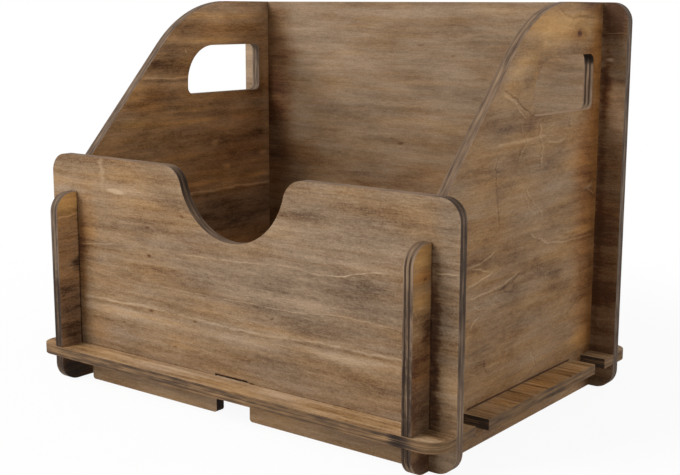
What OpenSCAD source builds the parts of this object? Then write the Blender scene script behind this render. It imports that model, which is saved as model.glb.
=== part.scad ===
// Record storage crate: five flat plywood panels that slot into each other.
// Units are millimetres. X runs from left to right, -Y is the low front and
// Z is up. The origin is on the floor, midway between the side panels and
// midway between the front and back panels.

/* [Board] */

// thickness of all five panels
board_t = 8; // [6:0.5:10]

// play between a panel and each wall of the slot that holds it
slot_play = 0.1; // [0.05:0.05:0.3]

// radius of the outer corners of every panel
corner_r = 15.5; // [8:0.5:17]

// radius of the lower corners of the tabs under the front and back panels
tab_corner_r = 2.5; // [1:0.5:5]

/* [Overall] */

// width of the front, back and base panels
crate_w = 400; // [380:2:440]

// distance over the outer faces of the front and back panels
crate_d = 246; // [236:2:280]

// distance that each side panel stands in from the ends of the other panels
side_inset = 21.5; // [18:0.5:26]

// height of the top of the base above the floor
base_top_z = 29.5; // [26:0.5:36]

// height at which the upright panels meet in their half-depth slots
lap_z = 92; // [50:2:140]

/* [Base panel] */

// distance that the base reaches past the front and back panels
base_overhang = 22.5; // [18:0.5:26]

// distance from the outer face of the front panel to the side panel's upright
post_start = 24; // [20:0.5:30]

// width of each upright that joins the foot of a side panel to its wall
post_w = 17.5; // [12:0.5:24]

/* [Front and back panels] */

// height of the front panel
front_h = 187; // [177:2:211]

// height of the back panel and of the top of the side panels
back_h = 312; // [290:2:330]

// distance from the middle of the crate to the near end of a tab
tab_near_x = 17; // [8:1:30]

// distance from the middle of the crate to the far end of a tab
tab_far_x = 158.5; // [140:0.5:162]

// gap over the base between the two tabs of a panel
middle_gap = 0.8; // [0.2:0.1:2]

// radius of the round scoop in the top of the front panel
scoop_r = 53; // [40:1:60]

// radius that eases the top edge into the scoop
scoop_shoulder_r = 18; // [8:1:24]

/* [Side panels] */

// distance that the side panels reach past the front and back panels
side_overhang = 21.5; // [18:0.5:26]

// height of the side panel outside the front and back panels
side_tab_z = 157; // [145:2:165]

// angle of the sloping front edge above the level
slope = 46.8; // [44:0.2:50]

// height at which the slope leaves the front panel
slope_z = 176.5; // [168:0.5:178]

// radius from the slope to the level top
brow_r = 116; // [60:2:120]

/* [Hand holes] */

// distance from the outer face of the front panel to the hand hole
hole_start = 129.5; // [120:0.5:136]

// length of the hand hole, front to back
hole_w = 95; // [80:1:100]

// height of the lower edge of the hand hole
hole_z = 229.5; // [220:0.5:236]

// height of the hand hole itself
hole_h = 43; // [40:0.5:48]

// radius of the upper front corner of the hand hole
hole_big_r = 32.5; // [12:0.5:34]

// radius of its other three corners
hole_small_r = 6; // [3:0.5:6]

/* [Hidden] */

$fn = 96;

end_x = crate_w / 2;
side_out_x = end_x - side_inset;
side_in_x = side_out_x - board_t;
front_y = -crate_d / 2;
back_y = crate_d / 2;
base_under_z = base_top_z - board_t;
post_y = front_y + post_start;
tongue_y = post_y + post_w;
cut = 1;

base_tint = [0.50, 0.38, 0.27];
front_tint = [0.55, 0.45, 0.35];
back_tint = [0.44, 0.36, 0.29];
side_tint = [0.47, 0.35, 0.23];

// ---- outlines ----

module rect(x0, y0, x1, y1) {
    translate([x0, y0])
        square([x1 - x0, y1 - y0]);
}

module round_rect(x0, y0, x1, y1, r) {
    rect(x0 + r, y0, x1 - r, y1);
    rect(x0, y0 + r, x1, y1 - r);
    for (x = [x0 + r, x1 - r], y = [y0 + r, y1 - r])
        translate([x, y])
            circle(r);
}

// what is cut away to round a square corner at (x, y)
// sx and sy point from the corner into the board
module corner_waste(x, y, sx, sy, r) {
    difference() {
        translate([x + sx * (r - cut) / 2, y + sy * (r - cut) / 2])
            square(r + cut, center = true);
        translate([x + sx * r, y + sy * r])
            circle(r);
    }
}

// draws its children and their mirror image across the drawing's upright axis
module both_sides() {
    children();
    mirror([1, 0])
        children();
}

// draws its children and their mirror image across the drawing's level axis
module both_ends() {
    children();
    mirror([0, 1])
        children();
}

// ---- front and back panels, drawn as seen from the front ----

// openings along the lower edge, on the right half
module lower_edge_waste() {
    // slot that straddles a side panel
    rect(side_in_x - slot_play, -cut, side_out_x + slot_play, lap_z);
    // step that sits on the base between the slot and the tab
    rect(tab_far_x, -cut, side_in_x, base_top_z);
    corner_waste(tab_far_x, 0, -1, 1, tab_corner_r);
    corner_waste(tab_near_x, 0, 1, 1, tab_corner_r);
}

module upright_outline(height) {
    difference() {
        round_rect(-end_x, 0, end_x, height, corner_r);
        both_sides()
            lower_edge_waste();
        rect(-tab_near_x, -cut, tab_near_x, base_top_z + middle_gap);
    }
}

// half-round scoop with its centre on the top edge, eased at both shoulders
module scoop_waste() {
    reach = scoop_r + scoop_shoulder_r;
    shoulder_x = sqrt(reach * reach - scoop_shoulder_r * scoop_shoulder_r);
    join_x = shoulder_x * scoop_r / reach;
    join_y = -scoop_shoulder_r * scoop_r / reach;
    translate([0, front_h]) {
        circle(scoop_r);
        difference() {
            polygon([
                [-shoulder_x, cut],
                [-shoulder_x, 0],
                [-join_x, join_y],
                [join_x, join_y],
                [shoulder_x, 0],
                [shoulder_x, cut]
            ]);
            both_sides()
                translate([shoulder_x, -scoop_shoulder_r])
                    circle(scoop_shoulder_r);
        }
    }
}

// stands a front-view outline up as a board whose front face is at y
module stand_across(y) {
    translate([0, y + board_t, 0])
        rotate([90, 0, 0])
            linear_extrude(board_t)
                children();
}

// ---- side panels, drawn as seen from the right ----

// waste above the sloping edge, with its rounded brow
module brow_waste() {
    start_y = front_y + board_t;
    corner_y = start_y + (back_h - slope_z) / tan(slope);
    ease = brow_r * tan(slope / 2);
    polygon([
        [start_y, slope_z],
        [corner_y, back_h],
        [corner_y, back_h + cut],
        [front_y - side_overhang - cut, back_h + cut],
        [front_y - side_overhang - cut, side_tab_z],
        [front_y + board_t / 2, side_tab_z],
        [front_y + board_t / 2, slope_z]
    ]);
    difference() {
        polygon([
            [corner_y - ease * cos(slope), back_h - ease * sin(slope)],
            [corner_y + ease, back_h],
            [corner_y + ease, back_h + cut],
            [corner_y, back_h + cut],
            [corner_y - cut, back_h]
        ]);
        translate([corner_y + ease, back_h - brow_r])
            circle(brow_r, $fn = 180);
    }
}

module hand_hole() {
    y0 = front_y + hole_start;
    y1 = y0 + hole_w;
    z1 = hole_z + hole_h;
    difference() {
        rect(y0, hole_z, y1, z1);
        corner_waste(y0, z1, 1, -1, hole_big_r);
        corner_waste(y0, hole_z, 1, 1, hole_small_r);
        corner_waste(y1, hole_z, -1, 1, hole_small_r);
        corner_waste(y1, z1, -1, -1, hole_small_r);
    }
}

// slots at one end: a level one for the base, an upright one for a panel
module end_slots() {
    rect(front_y - side_overhang - cut, base_under_z, post_y + slot_play, base_top_z + slot_play);
    rect(front_y - slot_play, lap_z, front_y + board_t + slot_play, back_h + cut);
}

module side_outline() {
    end_y = back_y + side_overhang;
    difference() {
        rect(-end_y, 0, end_y, back_h);
        brow_waste();
        rect(back_y - board_t / 2, side_tab_z, end_y + cut, back_h + cut);
        both_sides() {
            end_slots();
            corner_waste(-end_y, 0, 1, 1, corner_r);
            corner_waste(-end_y, side_tab_z, 1, -1, corner_r);
        }
        rect(tongue_y - slot_play, base_under_z, slot_play - tongue_y, base_top_z + slot_play);
        hand_hole();
    }
}

// stands a side-view outline up as a board whose left face is at x
module stand_along(x) {
    translate([x, 0, 0])
        rotate([90, 0, 90])
            linear_extrude(board_t)
                children();
}

// ---- base panel, drawn as seen from above ----

// openings in the right front quarter
module base_waste() {
    // notch that an end of the front panel drops into
    rect(side_out_x, front_y - slot_play, end_x + cut, front_y + board_t + slot_play);
    // notch round an upright of the side panel
    rect(side_in_x - slot_play, post_y, end_x + cut, tongue_y);
    // mortise for a tab of the front panel
    rect(
        tab_near_x - slot_play,
        front_y - slot_play,
        tab_far_x + slot_play,
        front_y + board_t + slot_play
    );
}

module base_outline() {
    ledge_y = back_y + base_overhang;
    difference() {
        round_rect(-end_x, -ledge_y, end_x, ledge_y, corner_r);
        both_ends()
            both_sides()
                base_waste();
    }
}

// ---- the five panels ----

module base_panel() {
    color(base_tint)
        translate([0, 0, base_under_z])
            linear_extrude(board_t)
                base_outline();
}

module front_panel() {
    color(front_tint)
        stand_across(front_y)
            difference() {
                upright_outline(front_h);
                scoop_waste();
            }
}

module back_panel() {
    color(back_tint)
        stand_across(back_y - board_t)
            upright_outline(back_h);
}

module left_side_panel() {
    color(side_tint)
        stand_along(-side_out_x)
            side_outline();
}

module right_side_panel() {
    color(side_tint)
        stand_along(side_in_x)
            side_outline();
}

base_panel();
front_panel();
back_panel();
left_side_panel();
right_side_panel();
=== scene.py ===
import math

import bpy
from mathutils import Matrix, Vector


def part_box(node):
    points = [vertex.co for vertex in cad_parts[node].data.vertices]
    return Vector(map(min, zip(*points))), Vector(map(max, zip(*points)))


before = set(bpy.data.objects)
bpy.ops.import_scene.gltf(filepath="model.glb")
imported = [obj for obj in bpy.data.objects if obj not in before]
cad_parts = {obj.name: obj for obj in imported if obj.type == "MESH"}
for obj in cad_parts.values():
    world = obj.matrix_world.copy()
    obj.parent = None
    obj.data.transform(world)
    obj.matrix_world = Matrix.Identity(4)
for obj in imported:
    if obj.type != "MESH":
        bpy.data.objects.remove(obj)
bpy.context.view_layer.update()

X, Y, Z = 0, 1, 2
MM = 1000.0  # millimetres in a metre


def srgb(red, green, blue):
    """A colour as a screen shows it, 0 to 255, turned into the shader's linear colour."""
    def linear(value):
        value /= 255
        return value / 12.92 if value <= 0.04045 else ((value + 0.055) / 1.055) ** 2.4
    return (linear(red), linear(green), linear(blue), 1)


class Graph:
    """Short calls that build the nodes of one material, or of the world."""

    def __init__(self, owner):
        self.owner = owner
        owner.use_nodes = True
        self.tree = owner.node_tree
        self.tree.nodes.clear()

    def node(self, kind, **settings):
        node = self.tree.nodes.new(kind)
        for key, value in settings.items():
            setattr(node, key, value)
        return node

    def put(self, socket, value):
        if isinstance(value, bpy.types.NodeSocket):
            self.tree.links.new(value, socket)
        else:
            socket.default_value = value

    def math(self, operation, a, b=0.0, c=0.0, clamp=False):
        node = self.node("ShaderNodeMath", operation=operation, use_clamp=clamp)
        for socket, value in zip(node.inputs, (a, b, c)):
            self.put(socket, value)
        return node.outputs[0]

    def add(self, *terms):
        total = terms[0]
        for term in terms[1:]:
            total = self.math("ADD", total, term)
        return total

    def times(self, a, b):
        return self.math("MULTIPLY", a, b)

    def greatest(self, *terms):
        total = terms[0]
        for term in terms[1:]:
            total = self.math("MAXIMUM", total, term)
        return total

    def clamped(self, value, offset=0.0):
        return self.math("ADD", value, offset, clamp=True)

    def step(self, value, start, end, low=0.0, high=1.0):
        """Goes smoothly from low to high while value goes from start to end."""
        node = self.node("ShaderNodeMapRange", interpolation_type="SMOOTHSTEP")
        for name, setting in (("Value", value), ("From Min", start), ("From Max", end),
                              ("To Min", low), ("To Max", high)):
            self.put(node.inputs[name], setting)
        return node.outputs["Result"]

    def mix(self, factor, a, b, blend="MIX"):
        node = self.node("ShaderNodeMix", data_type="RGBA", blend_type=blend)
        # where the colours' own sockets stand in this node
        factor_place, a_place, b_place, result_place = 0, 6, 7, 2
        self.put(node.inputs[factor_place], factor)
        self.put(node.inputs[a_place], a)
        self.put(node.inputs[b_place], b)
        return node.outputs[result_place]

    def vector(self, x, y, z):
        node = self.node("ShaderNodeCombineXYZ")
        for socket, value in zip(node.inputs, (x, y, z)):
            self.put(socket, value)
        return node.outputs[0]

    def split(self, vector):
        node = self.node("ShaderNodeSeparateXYZ")
        self.put(node.inputs[0], vector)
        return node.outputs

    def length(self, vector):
        node = self.node("ShaderNodeVectorMath", operation="LENGTH")
        self.put(node.inputs[0], vector)
        return node.outputs["Value"]

    def noise(self, place, sizes, seed, detail=2.0, rough=0.5, twist=0.0):
        """Noise about 0 whose blobs have the given sizes along each part of place."""
        point = self.vector(*(
            self.math("MULTIPLY_ADD", part, 1 / size, seed * 7.31 + 3.7 * index)
            for index, (part, size) in enumerate(zip(place, sizes))
        ))
        node = self.node("ShaderNodeTexNoise", noise_dimensions="3D")
        self.put(node.inputs["Vector"], point)
        for name, setting in (("Scale", 1.0), ("Detail", detail), ("Roughness", rough),
                              ("Distortion", twist)):
            self.put(node.inputs[name], setting)
        return self.math("SUBTRACT", node.outputs[0], 0.5)

    def background_ray(self):
        """1 for the rays that should see a plain white background, 0 for those that carry light."""
        rays = self.node("ShaderNodeLightPath").outputs
        return self.greatest(rays["Is Camera Ray"], rays["Is Glossy Ray"], rays["Is Transmission Ray"])

    def blend_shaders(self, factor, first, second, output):
        blend = self.node("ShaderNodeMixShader")
        for socket, value in zip(blend.inputs, (factor, first.outputs[0], second.outputs[0])):
            self.put(socket, value)
        self.put(self.node(output).inputs["Surface"], blend.outputs[0])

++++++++

* _Work instructions_
Beginning at the top of the data, please return every line until and including the line containing "post_start = 24; // [20:0.5:30]", copied exactly, and nothing past it.

* _Worked solution_
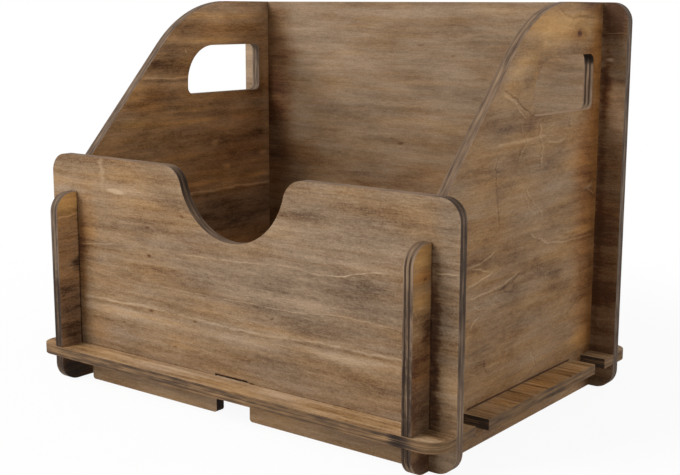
What OpenSCAD source builds the parts of this object? Then write the Blender scene script behind this render. It imports that model, which is saved as model.glb.
=== part.scad ===
// Record storage crate: five flat plywood panels that slot into each other.
// Units are millimetres. X runs from left to right, -Y is the low front and
// Z is up. The origin is on the floor, midway between the side panels and
// midway between the front and back panels.

/* [Board] */

// thickness of all five panels
board_t = 8; // [6:0.5:10]

// play between a panel and each wall of the slot that holds it
slot_play = 0.1; // [0.05:0.05:0.3]

// radius of the outer corners of every panel
corner_r = 15.5; // [8:0.5:17]

// radius of the lower corners of the tabs under the front and back panels
tab_corner_r = 2.5; // [1:0.5:5]

/* [Overall] */

// width of the front, back and base panels
crate_w = 400; // [380:2:440]

// distance over the outer faces of the front and back panels
crate_d = 246; // [236:2:280]

// distance that each side panel stands in from the ends of the other panels
side_inset = 21.5; // [18:0.5:26]

// height of the top of the base above the floor
base_top_z = 29.5; // [26:0.5:36]

// height at which the upright panels meet in their half-depth slots
lap_z = 92; // [50:2:140]

/* [Base panel] */

// distance that the base reaches past the front and back panels
base_overhang = 22.5; // [18:0.5:26]

// distance from the outer face of the front panel to the side panel's upright
post_start = 24; // [20:0.5:30]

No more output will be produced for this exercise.